On the run ever since, Mr Treiber has managed to outwit police at every turn, sending letters to his girlfriend and even posting his prison identity card to a French magazine.

Suckers for romance (even though the balding, jug-eared ex-forester is not exactly a looker), the French are cheering him on.

The government has complained that the media's interest has turned him into a hero and has hampered the police's efforts to recover him. Film makers meanwhile are already penning the scripts.

Captured on film

Treiber's story reminds me of another great name in French criminal history, the bank robber Michel Vaujour whom I happened to meet in the cinema a few months ago. 

Mr Vaujour, who spent 27 years inside, was of course at the picture house to promote his new film, which might be best translated into English as "Don't bother freeing me, I'm on the case me-self".

The film, which is a fascinating psychological account of how the ex-bank robber coped in jail, is also a celebration of his fortitude at jail breaking.

His most dramatic escape was in 1986 when he fashioned a replica gun from a bar of soap and barged his way on to the prison roof where his obliging wife (having cleverly learned to fly a helicopter in her spare time) hovered above the prison and scooped him up and away to freedom.

Naturally that specific episode is a film in its own right.

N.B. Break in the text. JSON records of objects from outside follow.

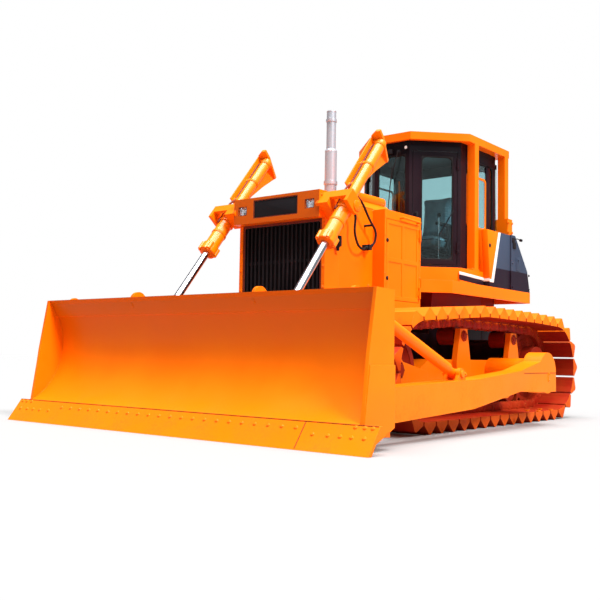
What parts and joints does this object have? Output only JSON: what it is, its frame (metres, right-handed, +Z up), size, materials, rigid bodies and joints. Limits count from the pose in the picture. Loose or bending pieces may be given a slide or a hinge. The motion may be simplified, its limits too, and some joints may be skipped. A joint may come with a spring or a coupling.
{
  "type": "bulldozer",
  "caption": "Low-ground-pressure crawler dozer with a lifting straight blade, wide swamp shoes, and a closed cab under a rollover canopy.",
  "frame": {"origin": "on the ground, on the centreline, halfway between the blade's tip and the drawbar's end", "axes": "+X forward to the blade, +Y to the machine's left, +Z up"},
  "size_m": [5.75, 4.365, 3.36],
  "materials": {
    "body_paint": "faded orange enamel with grime",
    "tank_paint": "dark slate paint, semi-matt",
    "cab_paint": "dark brown paint",
    "worn_iron": "dark red oxide, polished on the wear faces",
    "edge_steel": "scoured steel with a rust film",
    "dark_metal": "matt black",
    "glass": "clear glass",
    "lamp": "pressed lamp glass",
    "chrome": "polished",
    "seat_cover": "light cloth cover",
    "black_plastic": "matt black"
  },
  "bodies": {
    "machine": {"radiator_guard": "body_paint", "hood": "body_paint", "service_boxes": "body_paint", "fenders": "body_paint", "cab_base": "body_paint", "rollover_frame": "body_paint", "cab_roof": "body_paint", "main_frame": "body_paint", "fuel_tank": "tank_paint", "cab_shell": "cab_paint", "track_left": "worn_iron", "track_right": "worn_iron", "sprocket_left": "worn_iron", "sprocket_right": "worn_iron", "idler_left": "worn_iron", "idler_right": "worn_iron", "track_frame_left": "worn_iron", "track_frame_right": "worn_iron", "drawbar": "worn_iron", "grille": "dark_metal", "radiator_core": "dark_metal", "engine_block": "dark_metal", "cab_glass": "glass", "headlamps": "lamp", "exhaust_stack": "chrome", "seat": "seat_cover", "console": "black_plastic", "lift_hoses": "black_plastic"},
    "blade": {"moldboard": "body_paint", "cutting_edge": "edge_steel", "push_arm_left": "body_paint", "push_arm_right": "body_paint", "blade_brace": "body_paint", "tilt_cylinder": "body_paint"},
    "lift_barrel_left": {"lift_barrel_left": "body_paint"},
    "lift_rod_left": {"lift_rod_left": "chrome"},
    "cab_door_left": {"cab_door_left": "cab_paint", "door_glass_left": "glass"},
    "service_door_left": {"service_door_left": "body_paint"},
    "lift_barrel_right": {"lift_barrel_right": "body_paint"},
    "lift_rod_right": {"lift_rod_right": "chrome"},
    "cab_door_right": {"cab_door_right": "cab_paint", "door_glass_right": "glass"},
    "service_door_right": {"service_door_right": "body_paint"}
  },
  "joints": [
    {"name": "blade_lift", "type": "hinge", "parent": "machine", "child": "blade", "pos_m": [-0.913, 0, 0.556], "axis": [0, -1, 0], "range_deg": [-8, 18]},
    {"name": "lift_barrel_left_swing", "type": "hinge", "parent": "machine", "child": "lift_barrel_left", "pos_m": [1.22, 0.768, 2.12], "axis": [0, -1, 0], "range_deg": [-12, 26]},
    {"name": "lift_rod_left_slide", "type": "slide", "parent": "lift_barrel_left", "child": "lift_rod_left", "axis": [0.6346, 0, -0.7728], "range_m": [-0.8, 0.36]},
    {"name": "lift_barrel_right_swing", "type": "hinge", "parent": "machine", "child": "lift_barrel_right", "pos_m": [1.22, -0.768, 2.12], "axis": [0, -1, 0], "range_deg": [-12, 26]},
    {"name": "lift_rod_right_slide", "type": "slide", "parent": "lift_barrel_right", "child": "lift_rod_right", "axis": [0.6346, 0, -0.7728], "range_m": [-0.8, 0.36]},
    {"name": "cab_door_left_hinge", "type": "hinge", "parent": "machine", "child": "cab_door_left", "pos_m": [-1.1954, 0.66878, 2.5], "axis": [0, 0, 1], "range_deg": [0, 80]},
    {"name": "service_door_left_hinge", "type": "hinge", "parent": "machine", "child": "service_door_left", "pos_m": [-0.352, 0.663, 1.72], "axis": [0, 0, 1], "range_deg": [0, 90]},
    {"name": "cab_door_right_hinge", "type": "hinge", "parent": "machine", "child": "cab_door_right", "pos_m": [-1.1954, -0.66878, 2.5], "axis": [0, 0, -1], "range_deg": [0, 80]},
    {"name": "service_door_right_hinge", "type": "hinge", "parent": "machine", "child": "service_door_right", "pos_m": [-0.352, -0.663, 1.72], "axis": [0, 0, -1], "range_deg": [0, 90]}
  ],
  "couplings": [
    {"joint": "lift_barrel_left_swing", "follows": "blade_lift", "ratio": 1.4},
    {"joint": "lift_rod_left_slide", "follows": "blade_lift", "m_per_rad": -2.53},
    {"joint": "lift_barrel_right_swing", "follows": "blade_lift", "ratio": 1.4},
    {"joint": "lift_rod_right_slide", "follows": "blade_lift", "m_per_rad": -2.53}
  ]
}
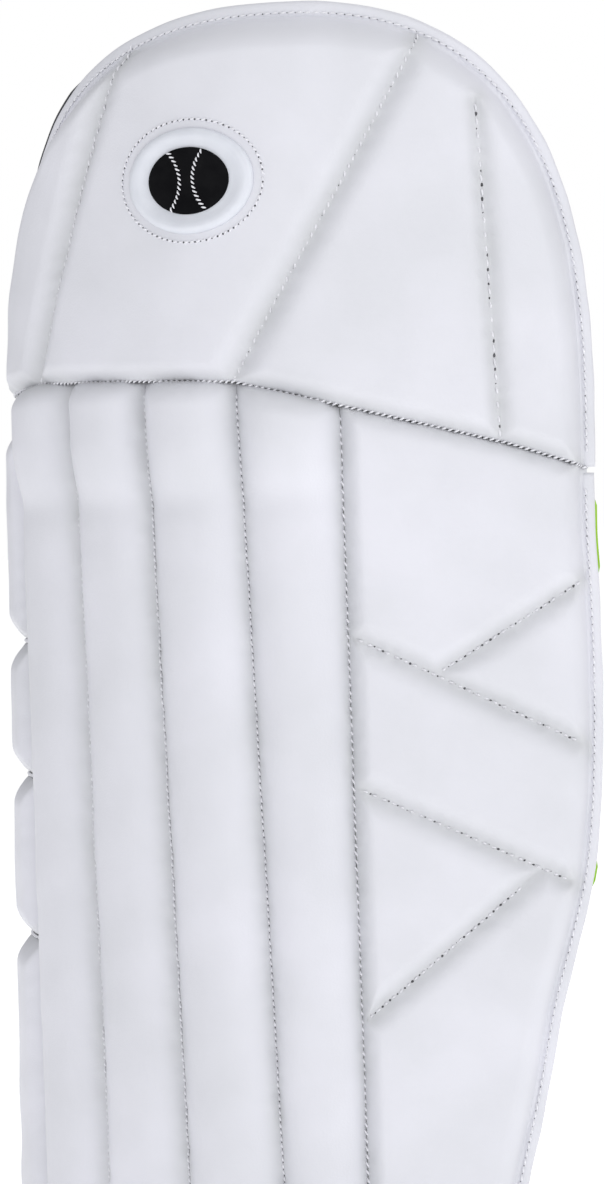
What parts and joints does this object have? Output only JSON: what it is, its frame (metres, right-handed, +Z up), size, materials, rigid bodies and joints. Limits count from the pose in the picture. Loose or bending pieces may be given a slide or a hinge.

After the screening, Michel Vaujour kindly took questions from the audience. I wanted to ask him whether he regretted his criminal ways but question time was dominated by a host of well educated, well dressed, Parisian women who were tearfully thanking him for his honesty, his humility and his humanity.

Good to be 'bad'

The other day, President Sarkozy hit an all-time low in the opinion polls. When he was elected in 2007, he promised he would base his presidency on transparency and in the summer, when the Elysee accountants mistakenly placed some of his private expenses in the column marked "state accounts", the French leader was quick to pay back every last penny of the money that had gone missing.

The president's poor ratings came in the same week that Jacques Chirac, his predecessor, was ordered by French magistrates to stand trial on embezzlement charges. In the latest popularity survey, Jacques Chirac was voted the most popular French politician alive today.

Poor squeaky-clean Mr Sarkozy does not stand a chance - unless of course he and Carla get themselves a pistol each and set themselves up as the French Bonnie and Clyde.